Sam and his friends are trapped in a New York library when the Atlantic Ocean makes an uninvited guest appearance on Manhattan's streets. Tankers float down the block (another GASP! moment) and it starts to get chilly. Sample dialogue from a phone conversation between Sam & Jack. "Don't go outside because the temperatures are plummeting and you'll freeze to death. Stay where you are, and I'll come and get you. What? How will I survive when I just said that the cold will kill anyone who goes out in it? Because I'm Dennis Quaid and they can't kill me off, unless it's the final scene. Even then, I think I'll be riding off into the sunset. So you'll be safe until then." Okay, I ad-libbed the last 4 or 5 sentences, but you get the idea. Sure, he's a climate expert who's spent time in the cold, but COME ON!
The movie actually works for a very---very---short while. While I thought the F/X were sorta sad for a flick with a budget the size of Neptune, the poster shot of the Statue of Liberty engulfed in a tidal wave and later buried under snow is eye-catching. But hype can't always sell tripe. The actors don't seem to want to be doing this movie. Quaid and Gyllenhaal have been more interesting while standing on red carpets than they are wading through this seepage. I'd love to see the looks on their faces when they saw the final cut. "Do I really look THAT stupid?" If they're bored, do they expect us to manufacture some excitement for them? The CG budget must have left no room for high-priced stars because---as much as I usually like those 2 actors---they're not headliners who can open just any old movie.

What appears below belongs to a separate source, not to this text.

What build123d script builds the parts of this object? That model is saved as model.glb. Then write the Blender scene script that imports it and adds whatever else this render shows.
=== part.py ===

I wonder if Ian Holm heard that Gyllenhaal had signed on before agreeing to pander. I suspect our buddy Bilbo Baggins assumed he was making 'Donnie Darko 2: Frank Freezes The World' and said, "Me too!" Why else would the classy Holm spend even 5 minutes on such a production, even if he does phone in his performance and he's always crammed into a tiny set that might as well be its own movie? [Same goes for the mature-but-sexy Sela Ward and her thankless part as Quaid's doctor wife.] In fact, that reminds me of just how cramped most of the scenes are. Sure, the weather freak-outs happen in computer-generated outdoor settings, but it felt like the theatre's ceiling was bearing down on me through most of the movie. Then again, theatres in Toronto have been known to collapse without warning, so maybe I'm not Chicken Little and the sky really WAS falling. Phew, thank God I didn't die while watching this drivel. I'd end up in movie purgatory.

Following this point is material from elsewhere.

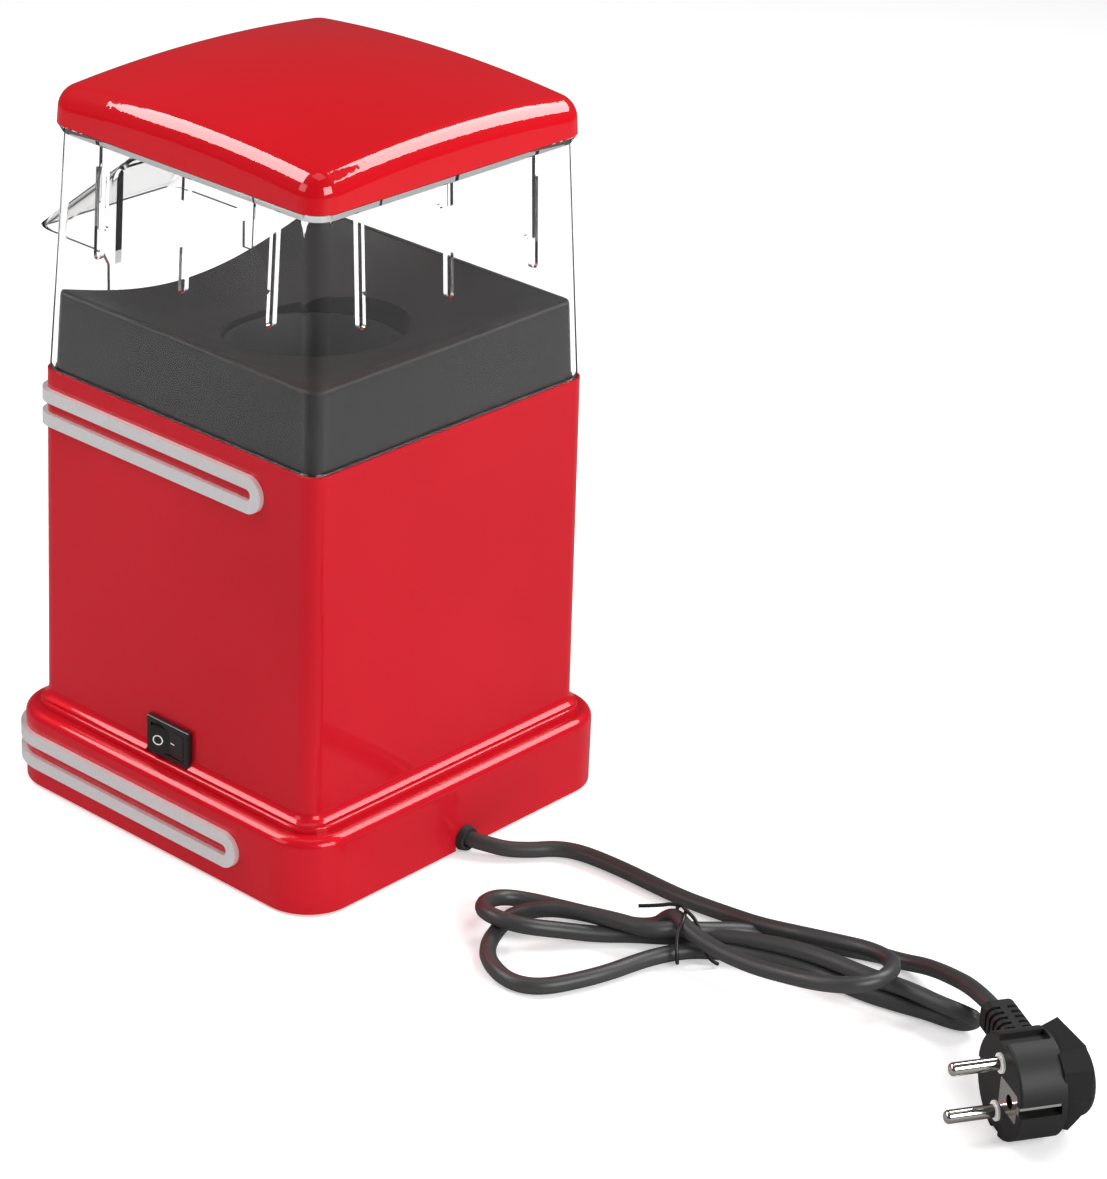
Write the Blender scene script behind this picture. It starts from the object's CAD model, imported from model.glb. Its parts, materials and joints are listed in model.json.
"""Looks for the hot-air popcorn maker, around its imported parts. Metres, +Z up, chute towards -Y."""

import json
import logging
import math
from dataclasses import dataclass, field
from enum import Enum
from typing import Any, Sequence, Union

import bmesh
import bpy
from mathutils import Matrix, Vector


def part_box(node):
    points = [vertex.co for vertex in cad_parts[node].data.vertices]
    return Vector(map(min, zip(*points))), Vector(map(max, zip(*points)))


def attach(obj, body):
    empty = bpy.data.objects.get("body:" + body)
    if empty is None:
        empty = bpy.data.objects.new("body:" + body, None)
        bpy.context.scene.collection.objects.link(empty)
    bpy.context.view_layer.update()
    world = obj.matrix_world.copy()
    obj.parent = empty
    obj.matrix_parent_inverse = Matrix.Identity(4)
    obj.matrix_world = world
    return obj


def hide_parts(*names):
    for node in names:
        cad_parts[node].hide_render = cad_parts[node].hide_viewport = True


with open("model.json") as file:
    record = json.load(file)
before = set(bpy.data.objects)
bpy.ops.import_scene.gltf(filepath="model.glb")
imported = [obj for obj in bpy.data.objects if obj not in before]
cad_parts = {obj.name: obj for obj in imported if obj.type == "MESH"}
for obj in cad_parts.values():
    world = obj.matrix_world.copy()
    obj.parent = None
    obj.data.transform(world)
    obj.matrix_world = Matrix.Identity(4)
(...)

So let me explain why I'm skull-fucking 'The Day After Tomorrow'. The first 2/3rds are probably not that much worse than anything else Emmerich has made with his writing/producing partner Dean Devlin (who's AWOL here, a genius move). Stuff is breaking, people are dying, melodramatic near-death moments happen to the leading characters, and we're headed for a showdown between the survivors and that vindictive bitch Mother Nature. Eye-rolls were kept to a relative minimum for about an hour. But then came the wolves. In a chase scene apropos of nothing, Gyllenhaal and 2 suckers have to dodge some digital wolves, who escaped from a zoo and ride the subway to NYC. When you already have a global disaster movie on your hands, do you really need to add fake drama? I mean, WOLVES? And how did a couple of limping teenagers outrun a cold breeze in the big climax? You even see the insta-freeze chasing them! I laughed. I laughed long and I laughed hard.

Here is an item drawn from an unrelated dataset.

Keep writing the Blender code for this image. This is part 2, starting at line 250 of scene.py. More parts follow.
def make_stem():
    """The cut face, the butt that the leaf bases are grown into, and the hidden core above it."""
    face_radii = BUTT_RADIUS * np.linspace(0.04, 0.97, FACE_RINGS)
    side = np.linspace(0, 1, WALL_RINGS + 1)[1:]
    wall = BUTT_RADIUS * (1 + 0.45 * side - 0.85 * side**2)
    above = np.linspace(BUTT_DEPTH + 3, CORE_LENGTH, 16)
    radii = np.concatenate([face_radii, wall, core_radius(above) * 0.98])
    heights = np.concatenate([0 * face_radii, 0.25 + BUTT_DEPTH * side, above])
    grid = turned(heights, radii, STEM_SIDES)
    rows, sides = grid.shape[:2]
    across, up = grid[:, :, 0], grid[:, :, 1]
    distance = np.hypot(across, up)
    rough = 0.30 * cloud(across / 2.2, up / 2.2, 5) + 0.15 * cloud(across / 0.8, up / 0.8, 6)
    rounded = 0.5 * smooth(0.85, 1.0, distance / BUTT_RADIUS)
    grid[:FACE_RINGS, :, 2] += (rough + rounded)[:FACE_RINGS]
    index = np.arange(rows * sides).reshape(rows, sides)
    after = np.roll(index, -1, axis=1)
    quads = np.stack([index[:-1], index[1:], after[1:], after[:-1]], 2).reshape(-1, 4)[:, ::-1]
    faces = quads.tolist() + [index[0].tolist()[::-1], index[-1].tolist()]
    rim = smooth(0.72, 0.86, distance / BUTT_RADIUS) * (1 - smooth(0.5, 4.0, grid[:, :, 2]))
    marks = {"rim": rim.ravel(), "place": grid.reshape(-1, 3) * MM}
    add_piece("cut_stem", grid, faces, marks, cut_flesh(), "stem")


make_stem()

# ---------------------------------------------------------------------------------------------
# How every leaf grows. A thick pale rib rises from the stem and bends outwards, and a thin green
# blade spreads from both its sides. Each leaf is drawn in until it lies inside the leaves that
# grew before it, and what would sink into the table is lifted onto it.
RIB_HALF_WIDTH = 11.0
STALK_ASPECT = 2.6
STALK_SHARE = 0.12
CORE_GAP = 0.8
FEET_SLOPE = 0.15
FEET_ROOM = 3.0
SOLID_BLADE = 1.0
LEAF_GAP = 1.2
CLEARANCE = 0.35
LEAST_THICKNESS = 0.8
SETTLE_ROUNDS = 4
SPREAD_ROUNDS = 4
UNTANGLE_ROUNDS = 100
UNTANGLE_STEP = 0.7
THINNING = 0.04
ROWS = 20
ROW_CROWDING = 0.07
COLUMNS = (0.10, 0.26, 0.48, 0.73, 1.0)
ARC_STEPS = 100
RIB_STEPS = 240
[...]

It bugs me to no end that movies like this undercut the environmental movement. The picture tries to stand for something, but it makes its case so badly that not even those of us who enjoy breathing moderately clean air can take it seriously. If I had been sitting beside Dubya while watching this, I'd feel pretty sheepish. He'd be scarfing a pretzel and grinning about how preposterous the anti-oil liberal message really is. After I explained to him what "preposterous" and "is" mean, what else could I do but agree that we recyclers must be full of baloney (or full of some sort of meatlike pork product). If 'The Day After Tomorrow' is right, then I MUST be wrong. The "let's save the planet or it'll kill us...like, tomorrow" message is a sledgehammer for those who need to be sledged...and it's a kick in the balls for those of us who want to play ball. For the record: if such catastrophic events ever did happen, I think Mexico would tell Americans to fuck off. Or they'd at least say, "you gringos ain't comin' HERE! You don't want our wetbacks, so we don't want yours!"

Since Roland Emmerich loves to wave the American flag so much, I thought I'd resort to suck-up patriotism too. Here now is 'The Day After Tomorrow' version of the American National Anthem, the ol' "Star Spangled Banner". Sing with me:

Oh say can you see, through a hack's empty mind.
What so proudly he sold as a weather flick about the cold.
With huge budget and F/X, and the plot gears that grind.
On the big screens we watched, bought tickets like we were told. And Emmerich's pointless flare, tornadoes whipping up the air,
Gave proof to the smart that our brains were not there.
Oh say do such stupid films like these still work...
On the crowds of naive who cheer this shit like jerks?